Cada día del año pasado, en promedio, fueron capturadas por la Policía al menos 12 personas que ya habían sido condenadas o detenidas previamente por otra conducta criminal. Fueron 4.470 eventos de reincidencia: 1.289 más que en 2020 y 585 más que en el 2019.
Son casos que no solo agravan la ya compleja situación de inseguridad en las ciudades, sino que reflejan un doble fracaso en nuestra política criminal.
Por un lado, está la más que evidente inoperancia de las estrategias de resocialización del sistema penal y carcelario. Según las estadísticas del Inpec, de los 72.808 condenados que hay en las cárceles, 16.333 son reincidentes. El robo en todas las modalidades, el narcotráfico, el concierto para delinquir, el porte ilegal de armas y el homicidio son los delitos con más alta reincidencia en la población carcelaria del país.

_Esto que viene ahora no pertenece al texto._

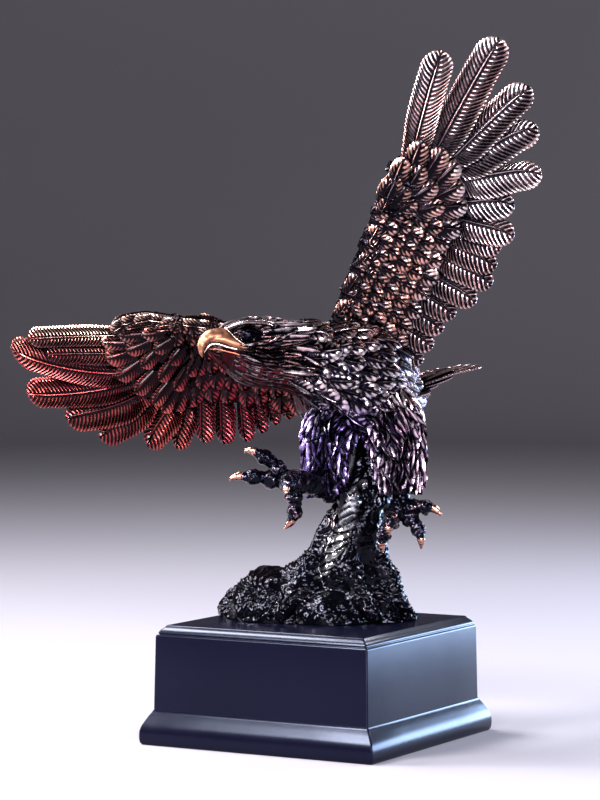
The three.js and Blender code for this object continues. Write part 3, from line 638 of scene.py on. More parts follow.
# lower jaw
tube(body, [on_head(-12, -8.4), on_head(-2, -7.6), on_head(6, -6.2), on_head(11.0, -3.6), on_head(13.2, -2.6)], [(8.6, 9.6), (6.8, 7.4), (4.3, 4.9), (1.9, 2.4), (0.4, 0.6)], 24, 24, cav=2.0)
for k, e in zip((1, -1), EYES):
    ball(eyes, e - SIDE * k * 1.3, 2.7, 28, cav=0.4)
    # lids
    for z0, z1, r0 in ((1.4, 2.6, 0.6), (-1.4, -2.5, 0.45)):
        tube(body, [e + F * 4.8 - SIDE * k * 1.4, e + F * 2.4 + [0, 0, z0 * 1.25] + SIDE * k * 0.1,
                    e - F * 0.4 + [0, 0, z1] + SIDE * k * 0.4, e - F * 3.0 + [0, 0, z0 * 1.1] + SIDE * k * 0.3, e - F * 5.4 + SIDE * k * 0.2],
             [0.2, r0 * 0.8, r0 * 0.8, r0 * 0.8, 0.2], 20, 8, cav=0.34)
    # heavy brow
    tube(body, [on_head(4.6, 9.2, k * 4.6), on_head(1.5, 10.8, k * 6.6), on_head(-3, 12.2, k * 8.2), on_head(-8.5, 12.4, k * 9.3), on_head(-14.4, 11.9, k * 10.0), on_head(-21, 10.2, k * 10.8)],
         [(0.3, 0.7), (0.7, 1.4), (1.0, 2.0), (1.1, 2.3), (0.9, 2.0), (0.3, 0.7)], 30, 12, cav=0.7)
    # pebbled skin in the hollow around the eye
    for j in range(46):
        df, dz = rng.uniform(-8.5, 9.5), rng.uniform(-4.6, 4.6)
        if math.hypot((df - 1.0) / 9.4, dz / 4.9) > 1 or math.hypot(df, dz) < 3.6:
            continue
        want = e + F * df + np.array([0, 0, dz])
        D = trunk_skin.P - want
        side = (D @ SIDE) * k
        c = ((D @ F) ** 2 + D[..., 2] ** 2) + np.where(side < -6, 1e6, 0)
        i0, j0 = np.unravel_index(np.argmin(c), c.shape)
        q = trunk_skin.P[i0, j0] * 1.0
        q = q + F * (want - q).dot(F) + np.array([0, 0, want[2] - q[2]])
        ball(body, q, np.array([0.62, 0.62, 0.5]) * rng.uniform(0.7, 1.25), 8, cav=rng.uniform(0.5, 1.3))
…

Pero el fenómeno tiene otra cara, que se manifiesta en esos delincuentes profesionales que a pesar de ser capturados una y otra vez nunca terminan detrás de las rejas o no tardan en salir debido a las ineficiencias de nuestra justicia, y que siguen poniendo en riesgo la vida e integridad de los colombianos.
La reincidencia criminal –‘recurrencia’, en la terminología oficial– representa uno de los mayores retos para un Estado que, además, es poco eficiente para identificar, procesar y sancionar a los que delinquen una primera vez.
Y esa sensación de impunidad generalizada y/o de ineficiente aplicación de justicia (las raras veces en que se logra) le sigue pasando una onerosa factura a la tranquilidad de todos los colombianos.
De los reincidentes capturados en los últimos tres años, la mayoría tenía antecedentes por hurto a personas, comercio y residencias. En al menos 1.792 casos el antecedente criminal era por lesiones personales; y en 1.175, por violencia intrafamiliar.
De acuerdo con los datos de la Policía, en el 85 por ciento de esos casos los reincidentes eran colombianos. Pero es cada vez mayor el número de extranjeros –hay que decirlo: el 99 % de ellos, de origen venezolano– que están aprovechando esos boquetes en nuestro sistema de justicia.
Y una perla más: los jueces del país enviaron a prisión domiciliaria en los últimos años a cerca de 3.000 delincuentes a pesar de que tenían antecedentes por otros delitos.
Ahora que a la Corte Constitucional empiezan a llegar las demandas contra la Ley de Seguridad Ciudadana aprobada el año pasado por el Congreso, que entre sus varios capítulos incluyó uno específico para tratar de atajar la reincidencia criminal, es urgente que los magistrados y, en general, todos los operadores de justicia consideren el impacto que tienen sus decisiones sobre la seguridad de los colombianos de a pie, esos que no tienen la suerte de moverse en carros blindados y con escoltas pagados por el erario.
Y no se trata, ni mucho menos, de desconocer el debido proceso de las personas capturadas o de hacernos los de la vista gorda ante los errores o flagrantes violaciones de derechos en las capturas, que los sigue habiendo.
No. Pero lo que no puede seguir ocurriendo es esa desconexión entre nuestra justicia con las necesidades y las críticas coyunturas que enfrenta la nación; esa desconexión que ha cimentado por décadas la nada errada percepción de que nuestras leyes y jurisprudencia parecen más pensadas y adecuadas para Dinamarca que para Cundinamarca.
El país necesita herramientas legales para combatir la reincidencia criminal. Y, sobre todo, necesita del concurso de todas sus instituciones para enfrentar armónicamente las amenazas que, como el homicidio y la desbordada delincuencia común, ponen en riesgo cada día a todos los colombianos.